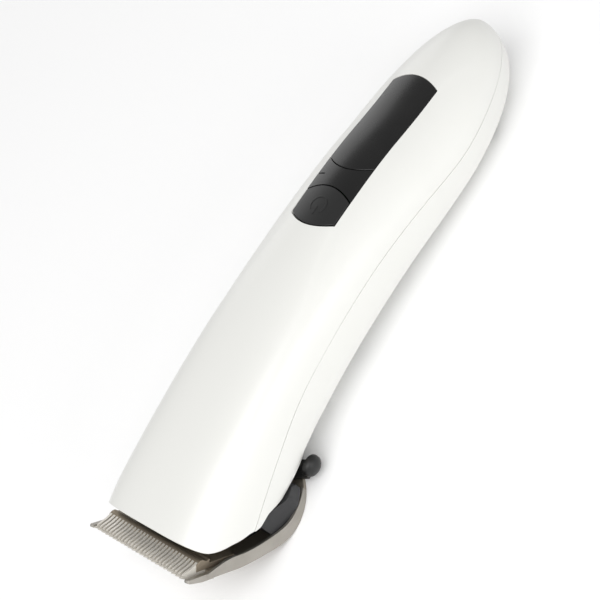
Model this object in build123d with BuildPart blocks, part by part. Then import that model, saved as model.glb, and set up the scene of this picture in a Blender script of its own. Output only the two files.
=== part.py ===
from build123d import *
import os
from math import cos, radians, sin

# Cordless animal hair clipper.  Millimetres, +Z up.
# Y runs from the tooth tips (station 0) to the tail end (station LENGTH).
# Stations are measured from the tooth tips, and the row frame's origin is under mid length.

# ------------------------------------------------------------------ driving dimensions
LENGTH = 180.0
WALL = 2.0
SEAM_GAP = 0.2
SEAM_LIP = 0.8
SEAM_LIP_REACH = 1.5
FIT_GAP = 0.1
RUN_GAP = 0.35
SHAFT_GAP = 0.05

# Housing cross-sections: station, half width, crown height, keel height, height of the widest line,
# power of the upper superellipse, power of the lower one.
HULL_SECTIONS = [
    (3.0, 21.3, 30.6, 5.6, 11.6, 4.0, 3.2),
    (14.0, 21.1, 33.1, 5.0, 13.8, 4.0, 3.2),
    (26.0, 20.3, 35.2, 4.0, 17.9, 3.7, 3.1),
    (40.0, 19.4, 36.7, 3.3, 21.5, 3.5, 3.1),
    (56.0, 18.5, 37.9, 4.1, 23.8, 3.2, 2.9),
    (72.0, 18.2, 38.5, 4.6, 24.8, 2.77, 2.8),
    (90.0, 18.2, 38.6, 4.1, 24.6, 2.3, 2.7),
    (108.0, 18.4, 37.8, 2.9, 23.3, 2.06, 2.6),
    (125.0, 18.8, 35.85, 1.2, 20.5, 1.96, 2.5),
    (141.0, 18.9, 32.7, 0.2, 17.7, 1.95, 2.4),
]
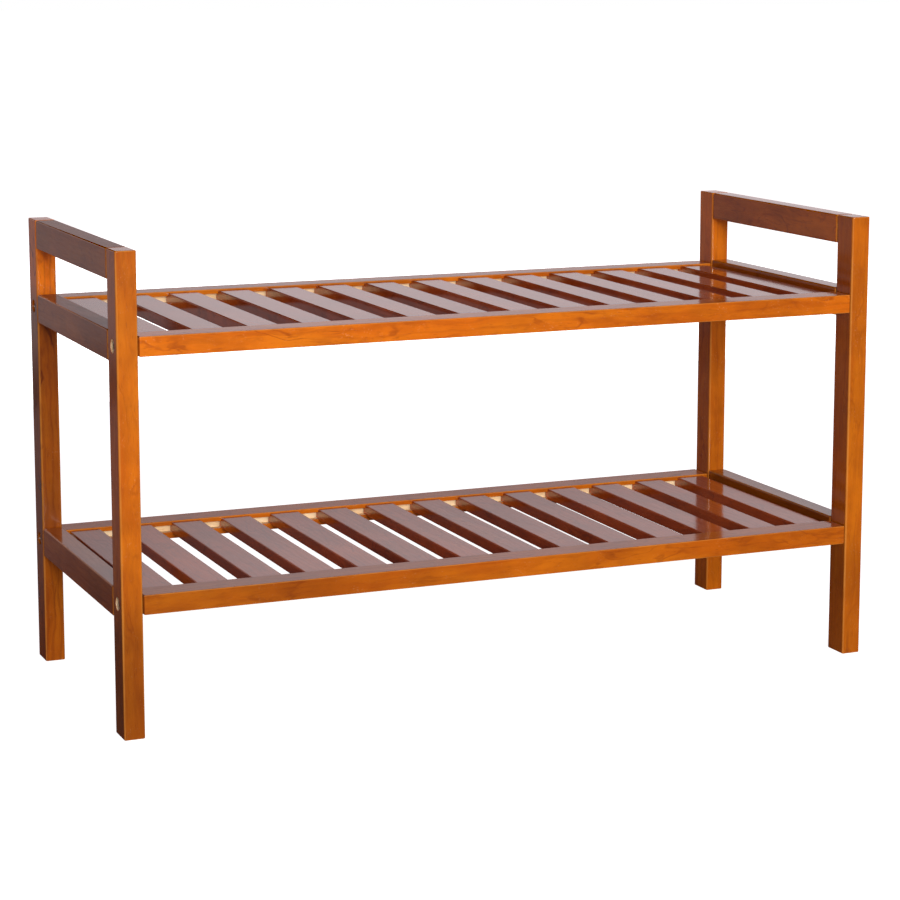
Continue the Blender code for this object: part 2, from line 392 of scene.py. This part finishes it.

= = = =

◆ Stated task ◆
Output the full listing without altering anything.

◆ Task output ◆
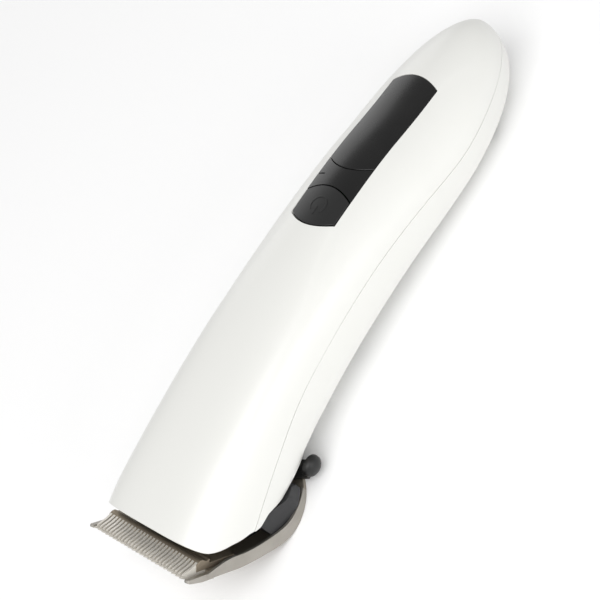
Model this object in build123d with BuildPart blocks, part by part. Then import that model, saved as model.glb, and set up the scene of this picture in a Blender script of its own. Output only the two files.
=== part.py ===
from build123d import *
import os
from math import cos, radians, sin

# Cordless animal hair clipper.  Millimetres, +Z up.
# Y runs from the tooth tips (station 0) to the tail end (station LENGTH).
# Stations are measured from the tooth tips, and the row frame's origin is under mid length.

# ------------------------------------------------------------------ driving dimensions
LENGTH = 180.0
WALL = 2.0
SEAM_GAP = 0.2
SEAM_LIP = 0.8
SEAM_LIP_REACH = 1.5
FIT_GAP = 0.1
RUN_GAP = 0.35
SHAFT_GAP = 0.05

# Housing cross-sections: station, half width, crown height, keel height, height of the widest line,
# power of the upper superellipse, power of the lower one.
HULL_SECTIONS = [
    (3.0, 21.3, 30.6, 5.6, 11.6, 4.0, 3.2),
    (14.0, 21.1, 33.1, 5.0, 13.8, 4.0, 3.2),
    (26.0, 20.3, 35.2, 4.0, 17.9, 3.7, 3.1),
    (40.0, 19.4, 36.7, 3.3, 21.5, 3.5, 3.1),
    (56.0, 18.5, 37.9, 4.1, 23.8, 3.2, 2.9),
    (72.0, 18.2, 38.5, 4.6, 24.8, 2.77, 2.8),
    (90.0, 18.2, 38.6, 4.1, 24.6, 2.3, 2.7),
    (108.0, 18.4, 37.8, 2.9, 23.3, 2.06, 2.6),
    (125.0, 18.8, 35.85, 1.2, 20.5, 1.96, 2.5),
    (141.0, 18.9, 32.7, 0.2, 17.7, 1.95, 2.4),
]
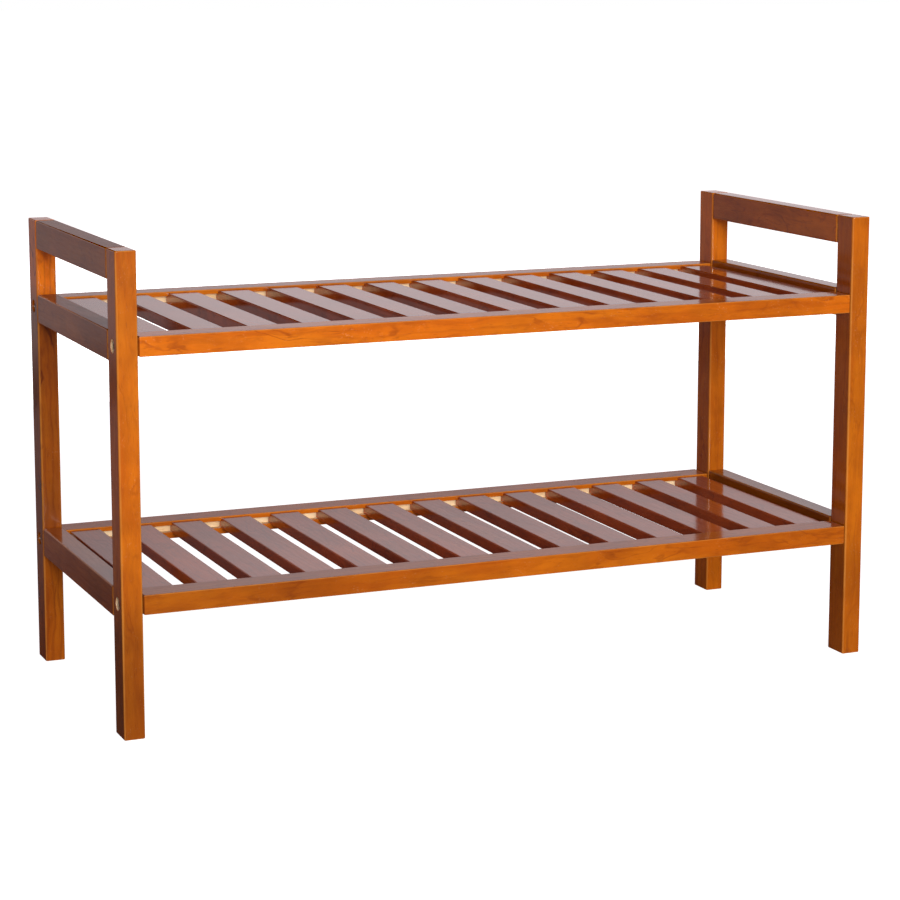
Continue the Blender code for this object: part 2, from line 392 of scene.py. This part finishes it.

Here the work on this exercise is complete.